Story-point estimation has crossed a line of no return.
Not everywhere. Not for every kind of work. But for a growing class of software features, the economics have shifted enough that the old ritual is starting to look strange.
I have seen estimation sessions take roughly the same amount of time it would take an AI-enabled engineer, or a very small team, to build the first usable version of the thing being estimated.
That is the uncomfortable part.
When the cost of estimating the work approaches the cost of doing the work, estimation stops being governance. It becomes overhead.
And in many cases the meeting is not even about the work itself. It is about coordinating the people who need to agree on the estimate. Product, engineering, delivery, QA, architecture, sometimes management. Everyone gets pulled into a room to produce a number that was never precise in the first place.
Before AI, that tradeoff was easier to defend. Implementation capacity was scarce. Writing code took longer. A sprint backlog represented a meaningful allocation of expensive engineering time.
AI changes the cost curve.
The first version of something is now cheap. A rough prototype, a first implementation, a draft migration plan, a generated test suite, a working UI slice. These can appear faster than the organization can align on how many points they should be.
So implementation effort is the wrong planning currency.
The better question is no longer:
"How many story points is this?"
The better question is:
"What uncertainty are we trying to retire, and what is the cheapest way to get evidence?"
In the old model, a project manager pushed work through a planning machine. Define the story, estimate the story, put it in a sprint, track velocity, report progress.

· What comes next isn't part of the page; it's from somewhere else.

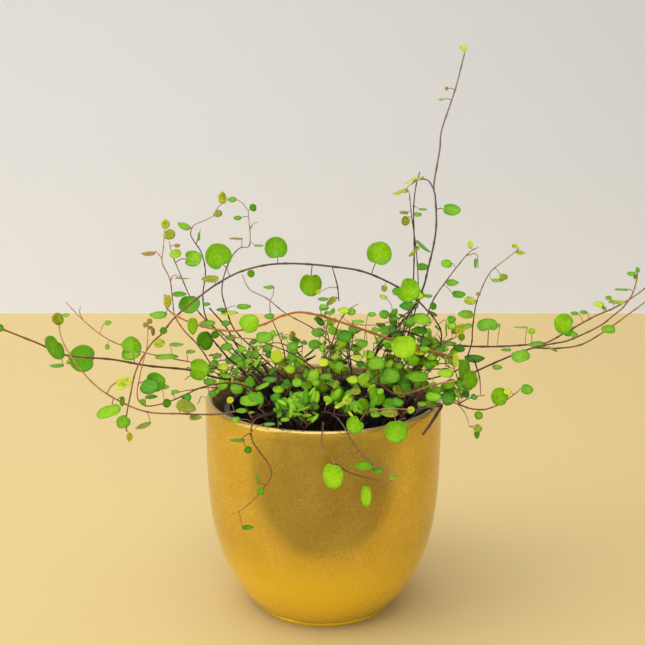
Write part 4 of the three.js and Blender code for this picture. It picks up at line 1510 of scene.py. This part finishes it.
SMALL_LEAVES = [
    (-164, -94, 64, 4.1, 4.1, 0, 0.14), (-140, -76, 39, 7.4, 2.1, 0, 0.42),
    (-135, -91, 68, 5.6, 6.6, 0, 0.88), (-131, -91, 70, 3.6, 2, 0, 0.42), (-131, -90, 45, 2.6, 2.6, 0,
    0.88), (-106, -80, 21, 2.1, 5.3, 0, 0.42), (-96, -73, 5, 8.6, 2.7, 20, 0.88), (-75, -64, 13, 10.9,
    6.5, -20, 0.88), (-70, -62, 6, 6.6, 2.7, 0, 0.88),
    (-121, -30, 51, 4, 2.8, 0, 0.42), (-122, -29, 37, 2.8, 3.4, 0, 0.42), (-113, -27, 38, 4.5, 1.7, 0,
    0.42), (-110, -26, 32, 10.8, 7.4, 0, 0.42), (-85, -17, 35, 8.1, 2.3, 0, 0.42), (-91, -19, 28, 13.3,
    3.5, 0, 0.42), (-77, -14, 30, 5.2, 2.3, 0, 0.42), (-59, -4, 18, 6.5, 4.7, 0, 0.7),
    (-108, -67, 5, 7.6, 7.1, 0, 0.42), (-105, -68, -3, 2.7, 4.9, 0, 0.77), (-90, -49, 44, 6.6, 4.9, 0,
    0.82), (-88, -44, 50, 3.9, 4.4, 0, 0.42), (-41, -18, 77, 4, 4.5, 0, 0.42), (-63, -24, 75, 9.6, 4.5,
    0, 0.88), (-3, -12, 65, 3.5, 2.9, 0, 0.82), (0, -13, 61, 5.8, 2.3, 0, 0.42), (35, -11, 67, 3.5, 4,
    0, 0.88), (42, -11, 65, 5.2, 4.6, 0, 0.42), (74, -9, 48, 5.2, 4.7, 0, 0.42), (5, -13, 60, 6.9, 3.5,
    40, 0.88),
    (-93, -70, 26, 10.7, 8.6, 0, 0.14), (-97, -69, 17, 3.2, 3.2, 0, 0.42), (-93, -66, 19, 6.5, 2.2, 0,
    0.42), (-86, -61, 23, 4.4, 2.7, 0, 0.42), (-85, -62, 14, 4.9, 4.9, 0, 0.14), (-81, -57, 19, 4.4,
    2.2, 0, 0.42), (-75, -55, 15, 5.5, 5, 0, 0.14), (-90, -69, 56, 1.6, 4.3, 0, 0.97),
    (-90, -44, 59, 9.4, 4.4, 0, 0.42), (-85, -44, 67, 3.3, 7.1, 0, 0.77), (-72, -43, 53, 5, 9.4, 0,
    0.6), (0, -32, 60, 5.6, 2.8, 0, 0.42), (27, -30, 56, 4.5, 2.8, 0, 0.42), (0, -32, 61, 5.1, 2.8, 0,
    0.42), (19, -30, 52, 6.8, 2.3, 0, 0.42), (29, -30, 47, 4.5, 3.4, 0, 0.42), (22, -30, 39, 6.8, 4.5,
    0, 0.42), (80, -27, 23, 8, 13.7, 0, 0.5), (75, -27, 29, 2.9, 8, 0, 0.77), (73, -25, 9, 8.6, 6.9, 0,
    0.14),
    (-85, 4, 60, 8.3, 3.5, 0, 0.42), (-91, 1, 102, 4.6, 5.8, 0, 0.77), (-89, 1, 96, 7, 6.4, 0, 0.88),
    (-101, 1, 85, 8.1, 2.9, 0, 1), (-71, 7, 31, 9, 11.4, 0, 0.3), (-66, 9, 16, 6, 4.2, 0, 0.42),
    (-82, 19, 98, 8.3, 4.2, -25, 0.42), (-59, 16, 115, 4.7, 7.1, 0, 0.82), (-62, 16, 106, 5.3, 4.7, 0,
    0.88), (-74, 19, 92, 1.8, 4.8, 0, 0.42), (-71, 23, 50, 4.9, 2.4, 0, 0.42), (-42, 24, 18, 6.1, 5.5,
    0, 0.42),
    (-86, 11, 88, 3.5, 2.4, 0, 0.97), (-87, 11, 83, 7.1, 5.9, 0, 0.6), (-84, 12, 68, 8.9, 1.2, 0, 0.42),
    (-69, 15, 40, 9.6, 4.2, 0, 0.42), (-65, 15, 33, 4.8, 4.8, 0, 0.14), (-58, 16, 25, 7.3, 4.8, 0,
    0.42), (-53, 16, 17, 8.5, 6.1, 0, 0.42),
    (-54, 26, 113, 5.4, 3.6, 0, 0.42), (-42, 26, 108, 4.2, 4.8, 0, 0.42), (-51, 26, 102, 4.8, 3, 0,
    0.42), (-52, 28, 89, 7.9, 1.8, 0, 1), (-39, 27, 85, 5.4, 1.8, 0, 0.42), (-62, 30, 45, 6.1, 2.5, 0,
    0.14), (-58, 30, 43, 10.4, 3.1, 0, 0.7), (-49, 30, 47, 8.6, 3.7, 0, 0.42),
    (-31, -9, 67, 6.4, 2.3, 0, 0.42), (-31, -9, 50, 5.8, 3.5, 0, 0.42), (-27, -9, 26, 7.6, 8.2, 0, 0.7),
    (-18, -9, 39, 3.5, 4.1, 0, 0.88),
    (-34, -24, 41, 10.3, 6.8, 0, 0.42), (-18, -21, 35, 6.9, 5.2, 0, 0.42),
    (-57, -6, 45, 5.3, 3.5, 0, 0.14), (-54, -4, 36, 6.5, 3.5, 0, 0.2),
    (-3, 5, 37, 8.3, 6, 0, 0.42), (-5, 6, 29, 8.3, 6, 0, 0.42), (9, 6, 27, 4.8, 3.6, 0, 0.42),
    (48, 21, 119, 4.7, 3, 0, 0.42), (48, 21, 106, 5.3, 2.4, 0, 0.97), (49, 21, 101, 4.8, 6, 0, 0.88),
    (59, 22, 86, 10.8, 3, -40, 0.42), (59, 22, 73, 7.2, 4.8, 0, 0.42),
    (55, 13, 106, 4.7, 2.9, 0, 0.42), (58, 13, 109, 4.7, 1.8, 0, 0.42), (54, 15, 84, 8.3, 2.4, 45,
    0.88), (51, 17, 50, 9.6, 6, 0, 0.14), (51, 17, 39, 7.2, 4.2, 0, 0.2),
    (70, -15, 82, 6.9, 5.1, 0, 0.42), (83, -15, 93, 2.3, 5.1, 0, 0.77), (86, -17, 83, 1.1, 5.7, 0,
    0.42), (73, -14, 71, 7.4, 4, 0, 0.42), (77, -14, 64, 7.5, 4.6, 0, 0.42), (63, -13, 57, 4, 4.6, 0,
    0.14), (57, -12, 49, 10.4, 7.5, 0, 0.5), (56, -12, 42, 9.9, 4.6, 0, 0.14),
    (88, 18, 53, 7.2, 5.4, 0, 0.82), (93, 19, 57, 3, 2.4, 0, 1), (86, 17, 45, 9, 5.4, 0, 0.42), (85, 15,
    38, 9.6, 3.6, 15, 0.6), (90, 11, 19, 12.1, 4.8, 0, 0.1), (108, 22, 67, 5.4, 4.2, 0, 0.88), (104, 21,
    65, 7.2, 2.4, 0, 0.42), (115, 25, 85, 4.2, 3, 0, 0.82), (118, 25, 81, 5.4, 3, 0, 0.77), (91, 11, 19,
    8.4, 4.8, 0, 0.14),
    (61, 0, 60, 4.7, 2.3, 0, 0.42), (36, 4, 48, 5.9, 5.3, 0, 0.42), (39, 5, 38, 11.3, 5.9, 0, 0.42),
    (66, -1, 173, 2.8, 1.7, 0, 0.42), (69, -1, 179, 2.2, 2.2, 0, 0.97), (78, 1, 201, 4.5, 3.9, 0, 0.82),
    (103, 6, 41, 4.2, 2.4, 0, 0.42), (61, 2, 33, 5.3, 3, 0, 0.42), (72, 4, 30, 11.9, 3.6, 0, 0.42), (82,
    5, 34, 4.2, 4.8, 0, 0.42), (81, 5, 27, 7.2, 4.8, 0, 0.1), (123, 3, 38, 4.2, 4.2, 0, 0.6), (117, 4,
    40, 8.3, 1.2, 0, 0.42), (127, 2, 30, 10.7, 4.2, 0, 0.42), (109, 5, 26, 6, 1.8, 0, 0.42), (143, -3,
    39, 7.1, 5.9, 0, 0.42), (146, -6, 51, 4.7, 2.3, 0, 0.42), (151, -7, 52, 4.7, 2.3, 0, 0.42), (159,
    -9, 57, 6.4, 3.5, 0, 0.7), (162, -10, 55, 2.9, 2.3, 0, 0.42), (169, -12, 59, 9.2, 2.9, 0, 0.82),
    (164, -11, 61, 4, 2.9, 0, 0.42),
    (12, -15, 55, 6.9, 4, 0, 0.7), (16, -15, 54, 5.2, 4.6, 0, 0.42), (12, -17, 40, 9.2, 6.9, 0, 0.14),
    (101, -11, 20, 5.8, 2.9, 0, 0.42), (133, -12, 31, 7, 1.7, -25, 0.88), (144, -17, 41, 4.6, 3.5, 0,
    0.42), (161, -28, 47, 7.9, 5.1, 0, 0.42), (168, -24, 69, 7.4, 1.7, 0, 0.42), (173, -24, 78, 5.1,
    2.8, 0, 0.42), (176, -24, 80, 1.7, 3.4, 0, 0.42), (175, -24, 76, 1.7, 2.3, 0, 0.42), (81, -13, 8,
    4.7, 4.1, 0, 0.42),
    (101, -54, 18, 4.4, 3.3, 0, 0.77), (111, -56, 20, 7.1, 5.5, 0, 0.42), (84, -44, 12, 3.9, 3.4, 0,
    0.1), (87, -43, 1, 4.5, 5.1, 0, 0.42),
    (83, -69, 2, 4.9, 4.3, 0, 0.88), (83, -69, -1, 3.3, 4.9, 0, 0.42),
]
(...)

In the AI model, the job shifts. The valuable work is deciding where to spend attention: human attention and model attention both.
Tokens matter.
They are not magic. They are not free. They are directed engineering effort. Once you spend them, you do not get them back.
A vague ticket can burn tokens and produce slop. Worse, it can produce something plausible enough to create review debt.
That is where the "AI makes everything faster" story falls apart.
- AI makes the first 40β50% cheap.
- The next 10% costs more.
- And the next 10% after that costs more again.
Going from a blank page to a plausible answer is often nearly instant. Going from plausible to correct requires context. Going from correct to production-ready requires tests, review, edge cases, integration, observability, rollout thinking, and sometimes domain experts.
The last 10% may be the most expensive part of the whole process.
And with AI, you never reach 100% in the first place.
So "ready" needs a new definition.
What "ready" means now.
In a traditional agile workflow, ready meant "ready for engineers to start." The ticket had a description, maybe acceptance criteria, maybe a design, maybe enough detail to estimate.
In an agentic workflow, ready should mean "ready to spend tokens and review capacity responsibly."
It forces different questions:
- Is the outcome clear?
- Is this reversible?
- What is the cost of being wrong?
- How much confidence do we actually need?
- What evidence will tell us the result is good enough?
- Who or what verifies the output?
- Are we trying to learn, ship, or harden?
AI punishes weak product judgment. If direction is vague, the team produces more irrelevant output faster. If acceptance criteria are weak, AI fills in the blanks. If the backlog is stale, AI accelerates work that should not exist anymore.
The new project manager.
The best project managers in this new world will not be the ones who get better at extracting point estimates from engineers.
They will be the ones who classify risk, define evidence, shape smaller slices, and decide what confidence level a piece of work deserves.
They will know when to say: "Don't estimate this. Build the smallest version and show me."
They will also know when to say: "Slow down. This is security-sensitive. The agent's first answer is not good enough."
That distinction is the whole game.
Commitments built on confidence.
Commitments built on fictional precision in story points are going to age badly.
The stronger commitment is built on confidence:
- What do we know?
- What have we validated?
- What is still uncertain?
- What is the risk tier?
- What is the next cheapest learning step?
- What would make us stop, continue, or change direction?
"Estimation is dead" is both true and not quite true.
Bad estimation theater is dead. The ritual of pulling a room full of people together to guess at implementation effort is dying.
Alignment, forecasting, and accountability are not.
They are moving.
From story points to confidence. From sprint velocity to decision latency. From backlog grooming to uncertainty management. From "How long will this take?" to "What is the cheapest responsible way to find out?"
That is the real shift.
AI engineering is a different model for deciding where effort, tokens, and human judgment should go. Not just faster delivery. A different way of deciding what to build, how to validate, and when to stop.